A court judge who presides over one of the country's busiest courts has slammed a proposed bill which he says could see drug and alcohol addicts forced to languish in a police cell before being admitted to secure treatment centres.
District Court Judge Philip Recordon said the Substance Addiction Bill did not yet have the safeguards to ensure individual rights are protected.
The proposed Substance Addiction Bill replaces the Alcoholism and Drug Addiction Act and allows for the compulsory assessment and treatment of drug and alcohol addicts.
In a six-page submission to Parliament's health committee, Judge Recordon said he supported the intent of the proposed new Bill, but was worried individual rights were not protected.
He said substance addicts would not want the state to intervene in their lives, and he questioned whether available treatment centres could cope with the demand.
"Is it anticipated that under the bill, individuals will have to wait in securely contained in police cells without access to lawyers?
"We anticipate that such an arrangement will not sit favourably with the police who understandably do not like holding those with clear mental health issues, and who are already called on too often to do this."
Judge Recordon also said he had been made aware of 14- and 15-year-olds having to spend four to five nights in police cells, due to a lack of secure community facilities.
Addicts face 27 days in the cells - HRC
The Human Rights Commission agreed there was a real possibility patients could be held in police cells or other substandard places for long periods of time before being admitted.
Chief legal adviser Janet Anderson-Bidois said adult addicts could be held for up to 27 days in such conditions before a decision was made to admit them for treatment.
As a safeguard, she said there should be an urgent review process with a turnaround of 48 hours.
"You might think you're wrongly detained and don't mean the requirements in the Act. But if it got stuck in the district court system if there was insufficient ability to give it priority then your time frame - say, the 10 days or 17 or 27 days might have already expired by the time the court got to consider the application.
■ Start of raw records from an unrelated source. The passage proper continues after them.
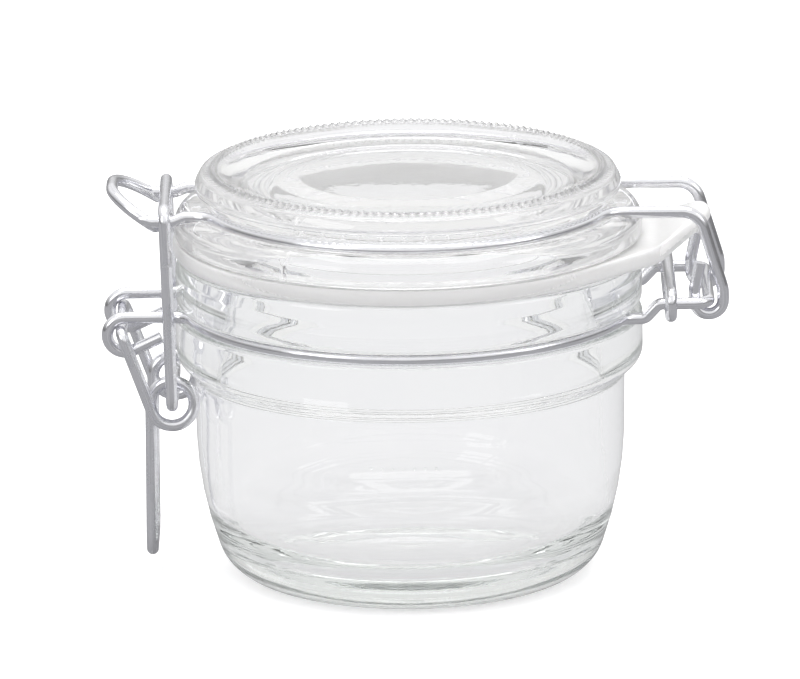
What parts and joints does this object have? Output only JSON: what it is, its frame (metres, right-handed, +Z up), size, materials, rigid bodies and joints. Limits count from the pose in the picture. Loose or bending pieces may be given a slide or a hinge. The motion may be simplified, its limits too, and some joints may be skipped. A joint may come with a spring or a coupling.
{
  "type": "clip-top preserving jar",
  "caption": "Small round glass jar with a hinged glass lid, a rubber gasket with a pull tab, and a steel wire bail that hinges and clips the lid.",
  "frame": {"origin": "where the jar's axis of revolution meets the surface that it stands on", "axes": "+Z up along the jar's axis, +X towards the hinge, -X towards the latch"},
  "size_m": [0.1098, 0.0826, 0.0731],
  "materials": {
    "glass_body": "clear pressed glass, faintly green where it is thick",
    "glass_lid": "clear pressed glass with a knurled grip ring",
    "gasket_rubber": "milky translucent rubber, satin",
    "bail_wire": "bright drawn steel wire, lightly galvanised",
    "latch_wire": "bright drawn steel wire, lightly galvanised"
  },
  "bodies": {
    "base": {"jar": "glass_body", "neck_ring": "bail_wire", "neck_clip": "bail_wire"},
    "cover": {"lid": "glass_lid", "lid_ring": "bail_wire", "gasket": "gasket_rubber"},
    "lever": {"lever": "latch_wire"},
    "link": {"link": "latch_wire"}
  },
  "joints": [
    {"name": "lid_hinge", "type": "hinge", "parent": "base", "child": "cover", "pos_m": [0.0523, 0, 0.0507], "axis": [0, 1, 0], "range_deg": [0, 110]},
    {"name": "lever_pivot", "type": "hinge", "parent": "base", "child": "lever", "pos_m": [-0.05034, 0, 0.04571], "axis": [0, 1, 0], "range_deg": [0, 135]},
    {"name": "link_pivot", "type": "hinge", "parent": "lever", "child": "link", "pos_m": [-0.04161, 0, 0.03277], "axis": [0, 1, 0], "range_deg": [-300, 0]}
  ],
  "couplings": [
    {"joint": "link_pivot", "follows": "lever_pivot", "ratio": -2.2}
  ]
}
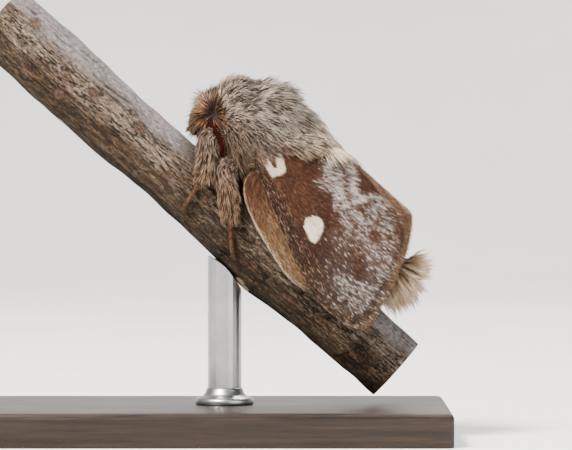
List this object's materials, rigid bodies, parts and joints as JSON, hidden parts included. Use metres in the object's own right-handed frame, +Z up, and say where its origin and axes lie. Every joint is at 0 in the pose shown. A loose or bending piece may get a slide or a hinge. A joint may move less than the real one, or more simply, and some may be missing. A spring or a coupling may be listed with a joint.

"Which is quite significant if they determine that you shouldn't have been under compulsory detention."
She said treatment centre staff could have the power to check and withhold incoming and outgoing mail, and remove phones and laptops without consent.
"These powers are quite wide ranging and only seem to require the responsible clinician or the director of area mental health services who's usually associated with the treating district health board - a health service provider - to make that assessment.
"So what we're saying if you think it's really necessary to have these powers, it should be someone like a District Inspector who is independent or perhaps a district court judge who might authorise that occurring."
However, the police said there was nothing in the proposed Bill that allowed officers to detain people who might be considered in need of compulsory treatment for substance addiction.
A contributor to the Centre for Addiction Research's submission, Professor Peter Adams, said because "severe addiction" is loosely defined in the bill, the potential demand for services could be far bigger than anticipated.
"Over three quarters of people in prisons have alcohol, illicit drugs and gambling issues so compulsion is a big part of their background. But also, often people are there because their health is packing up or their marriages are packing up. There's a high degree of pressure going on already.
"So the question is whether another form of coercion or another form of compulsion is going to be effective in terms of engaging a person and looking at change."
The health committee is due to report back in September.